DATA BLOCK
====
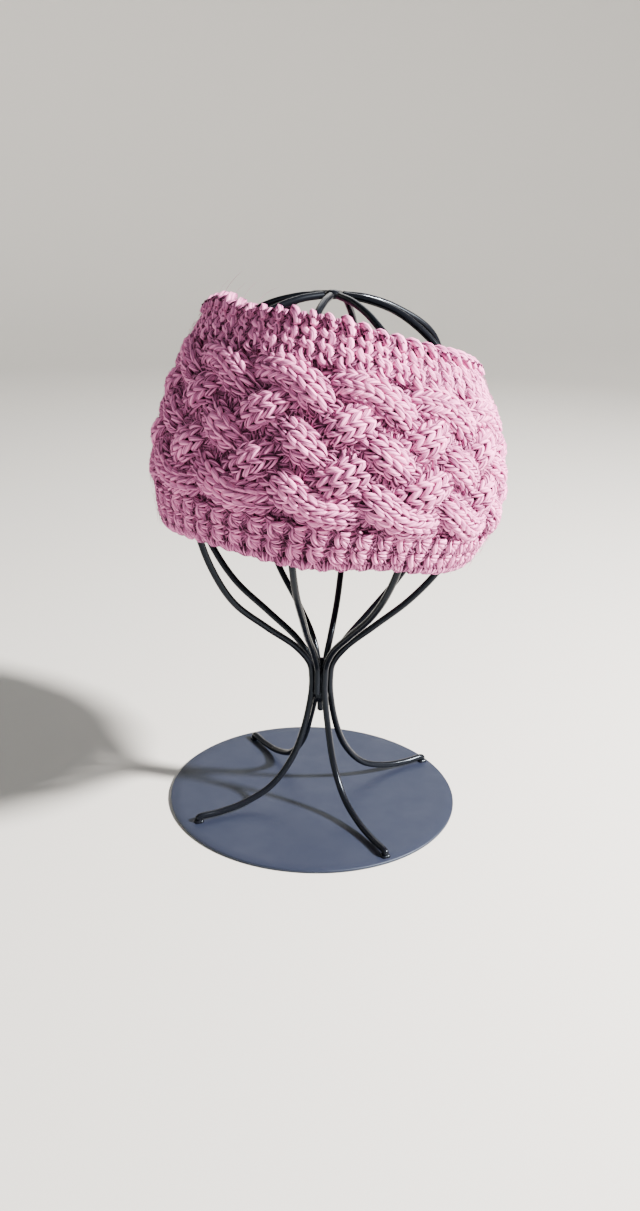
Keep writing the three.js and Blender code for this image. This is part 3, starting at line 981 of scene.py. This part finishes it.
def ribPoints(waistBearing, ribBearing, flare, shoulder):
    points = []
    for radius, z in ribProfile:
        out = flare * math.exp(-(((z - bow["flareZ"]) / bow["flareWidth"]) ** 2))
        over = shoulder * math.exp(-(((z - bow["shoulderZ"]) / bow["shoulderWidth"]) ** 2))
        part = min(1, max(0, (z - spread["fromZ"]) / (spread["toZ"] - spread["fromZ"])))
        part = part * part * (3 - 2 * part)
        points.append(standPoint(radius + out + over, z, waistBearing + (ribBearing - waistBearing) * part))
    return points


def makeWires():
    for name, legBearing, *ribRow in longWires:
        leg = [standPoint(radius, z, legBearing) for radius, z in legProfile]
        tip = leg[0] - Vector((0, 0, wire["tipDrop"]))
        points = smoothPath([tip, *leg, *ribPoints(*ribRow)])
        piece = grow(f"{name}_round", pathObject(name, points), wireTree)
        finishPiece(piece, "wire_paint", name)
    for name, *ribRow in shortRibs:
        piece = grow(f"{name}_round", pathObject(name, smoothPath(ribPoints(*ribRow))), wireTree)
        finishPiece(piece, "wire_paint", name)


# The plate, the pin and the welds are turned: each outline is radius and height from bottom to top.

turned = {
    "plate": [(0, 0), (0.0757, 0), (0.0760, 0.0001), (0.0762, 0.0004), (0.0762, 0.0011), (0.0760, 0.0014),
              (0.0757, 0.0015), (0.0700, 0.0015), (0, 0.0015)],
    "pin": [(0, 0.0500), (0.0010, 0.0502), (0.0016, 0.0508), (0.0017, 0.0516), (0.0017, 0.0800),
            (0, 0.0805)],
    "waist": [(0.0018, 0.0560), (0.0032, 0.0565), (0.0042, 0.0590), (0.0037, 0.0630), (0.0042, 0.0665),
              (0.0044, 0.0700), (0.0037, 0.0740), (0.0018, 0.0750), (0.0018, 0.0560)],
    "top": [(0, 0.2610), (0.0026, 0.2613), (0.0036, 0.2622), (0.0038, 0.2636), (0.0030, 0.2648),
            (0.0014, 0.2654), (0, 0.2655)],
    "foot": [(0, 0.0014), (0.0027, 0.0014), (0.0025, 0.0020), (0.0019, 0.0026), (0.0010, 0.0030),
             (0, 0.0030)],
}
# Name, outline, X of the axis, segments, roughness in metres, paint, slot and the solid it stands for
turnedRows = [
    ("plate_round", "plate", 0, 256, 0, platePaint, "plate_paint", "base_plate"),
    ("pin_round", "pin", wire["axisX"], 24, 0, wirePaint, "wire_paint", "centre_pin"),
    ("waist_bead", "waist", wire["axisX"], 40, 0.00022, wirePaint, "wire_paint", "waist_weld"),
    ("top_bead", "top", wire["axisX"], 40, 0.00025, wirePaint, "wire_paint", "top_weld"),
]
footBead = {"segments": 24, "rough": 0.0002}
# Waves round a rough weld: how many, how fast they wind upwards, where they start and their height
weldWaves = [(3, 900, 0.0, 1.0), (5, -1700, 1.0, 0.6)]


# Turns an outline into a closed mesh. A rough weld is pushed in and out by its waves.
def turnedPiece(name, outline, centre, segments, rough, material):
    angles = [2 * math.pi * step / segments for step in range(segments)]
    points = []
    faces = []
    rings = []
    for radius, z in outline:
        if rings and (radius, z) == outline[0]:
            rings.append(rings[0])
            continue
        if radius == 0:
            rings.append([len(points)])
            points.append((centre[0], centre[1], z))
            continue
        rings.append(list(range(len(points), len(points) + segments)))
        for angle in angles:
            wave = sum(height * math.sin(count * angle + winding * z + start)
                       for count, winding, start, height in weldWaves)
            reach = radius + rough * wave
            points.append((centre[0] + reach * math.cos(angle), centre[1] + reach * math.sin(angle), z))
    for lower, upper in zip(rings, rings[1:]):
        for step in range(segments):
            after = (step + 1) % segments
            corners = [lower[step % len(lower)], lower[after % len(lower)], upper[after % len(upper)],
                       upper[step % len(upper)]]
            faces.append(list(dict.fromkeys(corners)))
    mesh = bpy.data.meshes.new(name)
    mesh.from_pydata(points, [], faces)
    mesh.shade_smooth()
    mesh.materials.append(material)
    piece = bpy.data.objects.new(name, mesh)
    bpy.context.scene.collection.objects.link(piece)
    return piece


def makeTurned():
    for name, outline, axisX, segments, rough, material, slot, node in turnedRows:
        piece = turnedPiece(name, turned[outline], (axisX, 0), segments, rough, material)
        finishPiece(piece, slot, node)
    beads = []
    for row in longWires:
        foot = standPoint(*legProfile[0], row[1])
        beads.append(turnedPiece("bead", turned["foot"], (foot.x, foot.y), footBead["segments"],
                                 footBead["rough"], wirePaint))
    finishPiece(merged("foot_welds", beads), "wire_paint")


# Floor and light

studio = {
    "floor": (0.56, 0.55, 0.53, 1),
    "floorRoughness": 0.85,
    "floorSegments": 96,
    "outline": [(0, 0), (1.4, 0), (1.62, 0.03), (1.82, 0.12), (1.98, 0.28), (2.08, 0.5), (2.12, 0.8),
                (2.12, 1.7)],
    "air": (0.74, 0.94, 1.0, 1),
    "airStrength": 0.125,
    "key": {"place": (0.98, -0.22, 0.84), "size": 0.13, "power": 130.0, "colour": (1.0, 0.95, 0.89)},
    "fill": {"place": (-0.6, -1.0, 0.7), "size": 0.9, "power": 1.5, "colour": (0.78, 0.95, 1.0)},
    "rim": {"place": (0.1, 0.9, 0.8), "size": 0.7, "power": 3.0, "colour": (1.0, 1.0, 1.0)},
    "aim": (0.0, 0.0, 0.17),
}


# The floor is a wide dish, flat in the middle, whose rim curves up out of sight.
def makeStage():
    material, _, shader = newMaterial("paleFloor")
    shader.inputs["Base Color"].default_value = studio["floor"]
    shader.inputs["Roughness"].default_value = studio["floorRoughness"]
    floor = turnedPiece("floor", studio["outline"], (0, 0), studio["floorSegments"], 0, material)
    world = bpy.data.worlds.new("air")
    world.use_nodes = True
    background = world.node_tree.nodes["Background"]
    background.inputs["Color"].default_value = studio["air"]
    background.inputs["Strength"].default_value = studio["airStrength"]
    bpy.context.scene.world = world
    for name in ("key", "fill", "rim"):
        lamp = bpy.data.lights.new(name, "AREA")
        lamp.shape = "DISK"
        lamp.size = studio[name]["size"]
        lamp.energy = studio[name]["power"]
        lamp.color = studio[name]["colour"]
        light = bpy.data.objects.new(name, lamp)
        bpy.context.scene.collection.objects.link(light)
        light.location = studio[name]["place"]
        aim = Vector(studio["aim"]) - light.location
        light.rotation_euler = aim.to_track_quat("-Z", "Y").to_euler()


makeCamera()
makeStage()
print("camera, floor and light are ready")
makeTurned()
makeWires()
print("stand is ready")
makeCore()
makeStrands()
makeBorders()
makeInside()
makeFuzz()
print("band is ready")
====
PROBLEM
Print, please, the lines from the first line of the material through the line that contains "# The plate, the", exactly as written and with nothing added.

FINISHED ANSWER
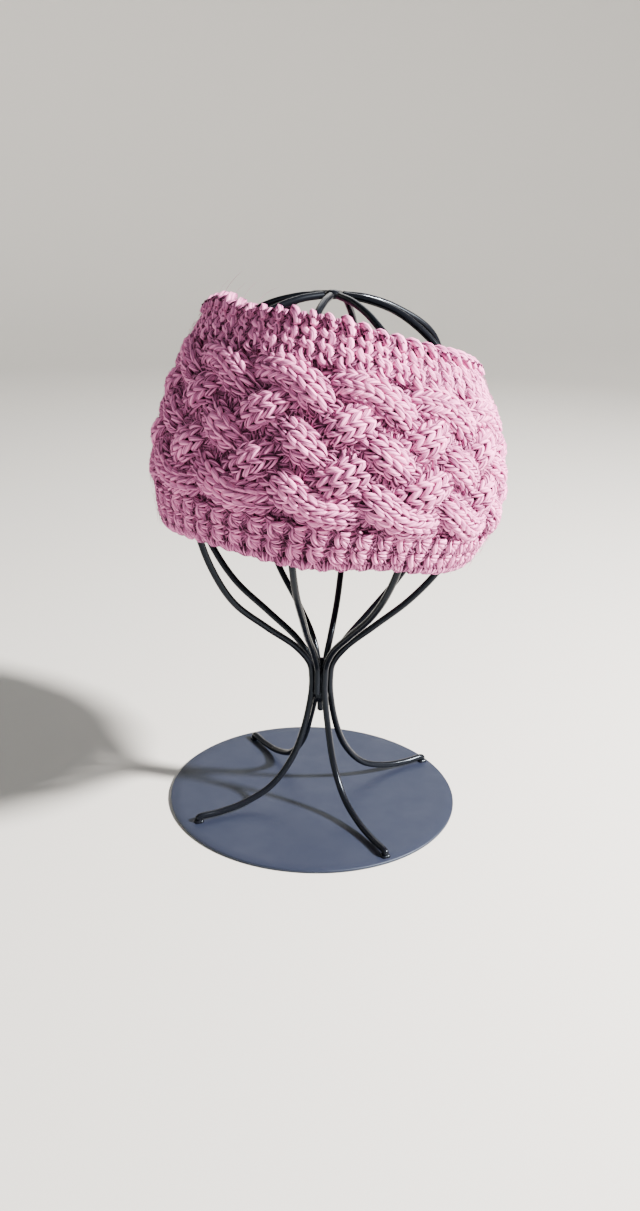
Keep writing the three.js and Blender code for this image. This is part 3, starting at line 981 of scene.py. This part finishes it.
def ribPoints(waistBearing, ribBearing, flare, shoulder):
    points = []
    for radius, z in ribProfile:
        out = flare * math.exp(-(((z - bow["flareZ"]) / bow["flareWidth"]) ** 2))
        over = shoulder * math.exp(-(((z - bow["shoulderZ"]) / bow["shoulderWidth"]) ** 2))
        part = min(1, max(0, (z - spread["fromZ"]) / (spread["toZ"] - spread["fromZ"])))
        part = part * part * (3 - 2 * part)
        points.append(standPoint(radius + out + over, z, waistBearing + (ribBearing - waistBearing) * part))
    return points


def makeWires():
    for name, legBearing, *ribRow in longWires:
        leg = [standPoint(radius, z, legBearing) for radius, z in legProfile]
        tip = leg[0] - Vector((0, 0, wire["tipDrop"]))
        points = smoothPath([tip, *leg, *ribPoints(*ribRow)])
        piece = grow(f"{name}_round", pathObject(name, points), wireTree)
        finishPiece(piece, "wire_paint", name)
    for name, *ribRow in shortRibs:
        piece = grow(f"{name}_round", pathObject(name, smoothPath(ribPoints(*ribRow))), wireTree)
        finishPiece(piece, "wire_paint", name)


# The plate, the pin and the welds are turned: each outline is radius and height from bottom to top.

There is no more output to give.